-------- DATASET CONTENT

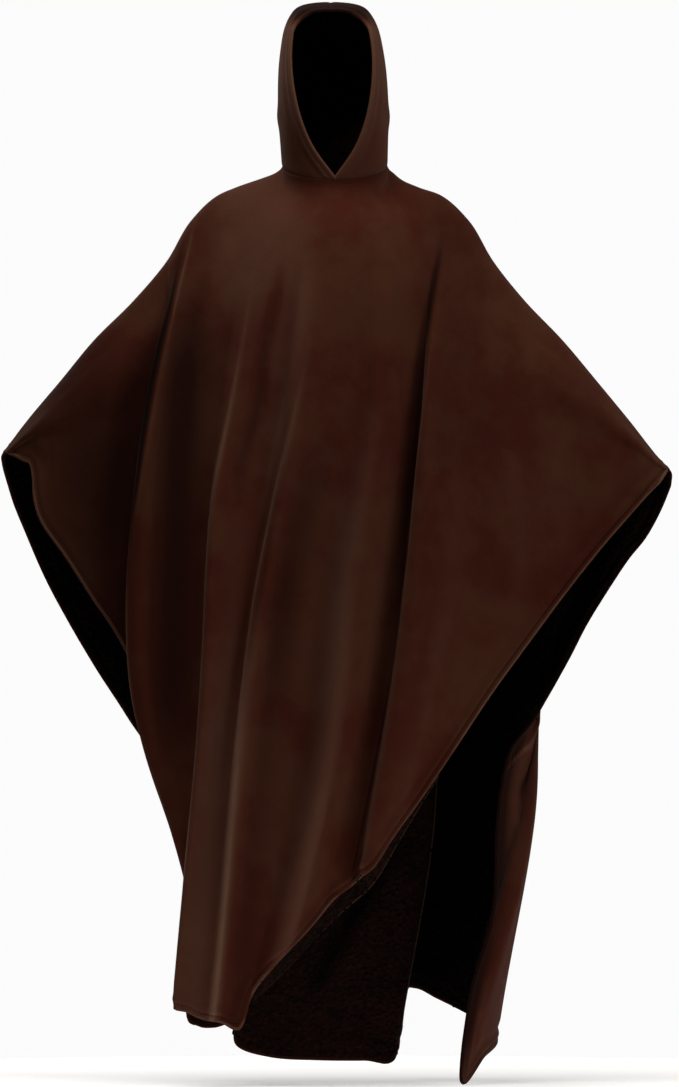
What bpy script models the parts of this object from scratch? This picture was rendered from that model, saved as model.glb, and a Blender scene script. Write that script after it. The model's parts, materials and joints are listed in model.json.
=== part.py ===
"""Hooded wearable blanket, hanging as it does on a wearer's shoulders, neck and arms, with nobody in it.

The garment is a front and a back panel of smooth fleece, each with a pile lining, and a two-piece lined hood.
Every panel is lofted through its fold lines: the lines that hang from the neck and shoulder seam to the hem.
Sizes are in millimetres here and become metres in the meshes. +X is the wearer's left, -Y the front, +Z up,
and the origin lies between the shoulders at the base of the neck.
"""

import math
from collections import namedtuple

import bpy
import numpy as np

MM = 0.001
GARMENT = "hooded_blanket"

# Cloth
SHELL_THICK = 2.0
LINING_THICK = 3.0
PLY_GAP = 0.3
SEAM_GAP = 0.3

# Neck seam: a flat ellipse that rises towards the nape. A quarter of it counts as NECK_QUARTER in the fold tables
NECK_HALF_WIDTH = 88.0
NECK_HALF_DEPTH = 83.0
NECK_SIDE_Z = 20.0
NECK_RISE = 24.0
NECK_QUARTER = 100.0

# Hood: it leans a little to the wearer's right as it rises
HOOD_LEAN = -0.025

# Hanging form: where each fold line bends off the shoulders, and how far it then stands from the seam
YOKE_SHARE = 0.12
YOKE_DEEPEST = 200.0
ARM_STAND = 48.0
CHEST_STAND = 77.0
CHEST_WIDTH = 150.0
STAND_SHARE = 0.75
COLLAR_START = 55.0
COLLAR_BLEND = 110.0

# Where the mesh is finer than this, neighbouring points share their normals
FINE_CELL = 8.0
NORMAL_PASSES = 4

# Places along a fold line, from the seam (0) to the hem (1), of the seam, yoke, upper, lower and hem stations
STATIONS = (0.0, 0.1, 0.36, 0.68, 1.0)
ROWS = (0.0, 0.02, 0.05, 0.1, 0.17, 0.25, 0.34, 0.43, 0.52, 0.61, 0.7, 0.79, 0.87, 0.94, 1.0)

# The shoulder and arm seam, outwards from the neck: distance from the middle, and height
SeamPoint = namedtuple("SeamPoint", "out z")
RIGHT_ARM_SEAM = [SeamPoint(*row) for row in (
    (88, 20), (91, 15), (97, 10), (125, -2), (167, -17), (197, -30), (243, -73), (284, -141),
    (341, -209), (409, -277), (465, -345), (522, -413), (561, -464),
)]
LEFT_ARM_SEAM = [SeamPoint(*row) for row in (
    (88, 20), (91, 14), (97, 9), (110, -2), (141, -17), (178, -30), (226, -73), (267, -141),
    (321, -209), (386, -277), (443, -345), (499, -413), (554, -481), (565, -492),
)]

# One row for each fold line. top is the distance along the neck and shoulder seam from the middle of the panel,
# upper and lower are at a third and two thirds of the drop, and steps is the number of columns to the next line
Fold = namedtuple("Fold", "name top upper_x upper_y lower_x lower_y hem_x hem_y hem_z steps")

FRONT_FOLDS = [Fold(*row) for row in (
    ("right cuff", -793, -553, -20, -541, -32, -530, -40, -480, 1),
    ("right cuff turn", -755, -528, -38, -513, -46, -518, -46, -487, 1),
    ("right cuff end", -725, -507, -51, -497, -56, -513, -52, -513, 1),
    ("right wing 1", -700, -493, -56, -486, -61, -511, -58, -544, 1),
    ("right wing 2", -675, -481, -58, -478, -62, -502, -60, -578, 1),
    ("right wing 3", -634, -462, -58, -460, -62, -457, -62, -644, 2),
    ("right wing 4", -560, -415, -60, -414, -62, -413, -62, -712, 2),
    ("right wing 5", -480, -362, -60, -368, -58, -371, -56, -774, 2),
    ("right wing 6", -410, -322, -54, -340, -50, -342, -44, -830, 2),
    ("side valley", -362, -300, -52, -330, -40, -316, -30, -890, 2),
    ("side ridge", -319, -329, -112, -344, -118, -224, -80, -1235, 2),
    ("side front", -288, -310, -134, -324, -142, -220, -104, -1300, 2),
    ("side hollow", -246, -268, -142, -286, -154, -226, -118, -1360, 2),
    ("first foot", -172, -214, -154, -238, -166, -258, -130, -1398, 1),
    ("first ridge", -152, -197, -170, -226, -186, -271, -152, -1408, 1),
    ("first hollow", -130, -174, -164, -206, -176, -250, -144, -1413, 1),
    ("right neck corner", -100, -136, -162, -193, -176, -238, -145, -1419, 1),
    ("second foot", -48, -98, -168, -176, -180, -226, -150, -1424, 1),
    ("second ridge", -26, -81, -182, -162, -197, -212, -165, -1427, 1),
    ("second hollow", -2, -58, -176, -140, -188, -194, -152, -1430, 2),
    ("hem corner", 26, -14, -166, -92, -178, -160, -140, -1441, 2),
    ("chest", 48, 22, -165, -44, -177, -141, -139, -1386, 2),
    ("soft ridge", 70, 63, -176, 5, -200, -107, -156, -1340, 2),
    ("slope", 100, 98, -157, 52, -168, -41, -132, -1270, 2),
    ("deep slope", 142, 122, -138, 80, -146, 0, -120, -1222, 2),
    ("deep valley", 184, 144, -124, 102, -128, 29, -110, -1200, 2),
    ("deep ridge", 208, 152, -158, 110, -172, 44, -140, -1185, 1),
    ("deep front", 234, 172, -160, 132, -174, 66, -142, -1168, 1),
    ("left wing 1", 264, 200, -144, 168, -158, 97, -134, -1120, 2),
    ("left wing 2", 308, 238, -118, 218, -134, 145, -124, -1054, 2),
    ("left wing 3", 360, 276, -98, 266, -112, 204, -112, -967, 2),
    ("left wing 4", 418, 318, -84, 316, -96, 264, -100, -877, 2),
    ("left wing 5", 486, 368, -74, 370, -84, 326, -88, -792, 2),
    ("left wing 6", 560, 420, -66, 424, -74, 393, -76, -702, 2),
    ("left wing 7", 640, 466, -58, 468, -66, 451, -66, -629, 2),
    ("left wing 8", 706, 505, -50, 506, -58, 498, -58, -575, 2),
    ("left cuff turn", 766, 536, -34, 532, -44, 532, -48, -537, 1),
    ("left cuff", 812, 563, -14, 558, -26, 552, -36, -517, 0),
)]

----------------

Return all the lines that contain the string "this".

What bpy script models the parts of this object from scratch? This picture was rendered from that model, saved as model.glb, and a Blender scene script. Write that script after it. The model's parts, materials and joints are listed in model.json.
# Where the mesh is finer than this, neighbouring points share their normals